From: John Cowan <cowan@ccil.org>
Date: Tue, 3 Jan 2006 12:30:38 -0500
To: Norman Walsh <Norman.Walsh@Sun.COM>
Cc: public-xml-core-wg@w3.org
Message-ID: <20060103173034.GE26883@ccil.org>

Norman Walsh scripsit:

> Suppose that an author writes the tag name <Montréal> in his document,
> composing the accented "é" with the two code points, an unaccented "e"
> and a combining accent.
> 
> Now suppose that he writes "</Montréal>" using the pre-combined single
> code point "é".
> 
> Is that document well-formed?
> 
> Suppose that he writes the start and end tags using the two code
> points version, but his DTD uses the single code-point version.
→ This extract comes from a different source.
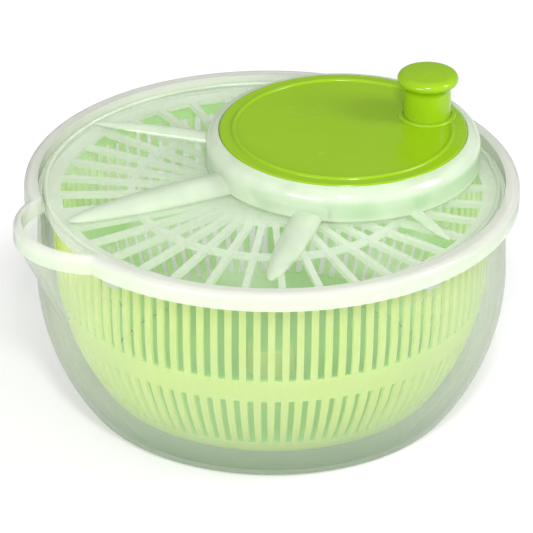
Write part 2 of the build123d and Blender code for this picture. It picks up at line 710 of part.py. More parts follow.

Is the
> document valid? (Assuming it would be valid except for the suggested
> possible difference.)

The answer is no to both questions, and for the same reason: the names
do not match, according to the definition of "match" from Section 1.2:

	Two strings or names being compared MUST be identical. Characters
	with multiple possible representations in ISO/IEC 10646
	(e.g. characters with both precomposed and base+diacritic
	forms) match only if they have the same representation in both
	strings. No case folding is performed.

(To nail it down, the WFC "Element Type Match" in Section 3 requires
that names in start-tags and end-tags match, and the VC "Element Valid"
immediately following requires that the name in the declaration match
the element type.)

-- 
Time alone is real                      John Cowan <cowan@ccil.org>
  the rest imaginary                    http://www.reutershealth.com
like a quaternion       --phma          http://www.ccil.org/~cowan

Received on Tuesday, 3 January 2006 17:30:50 UTC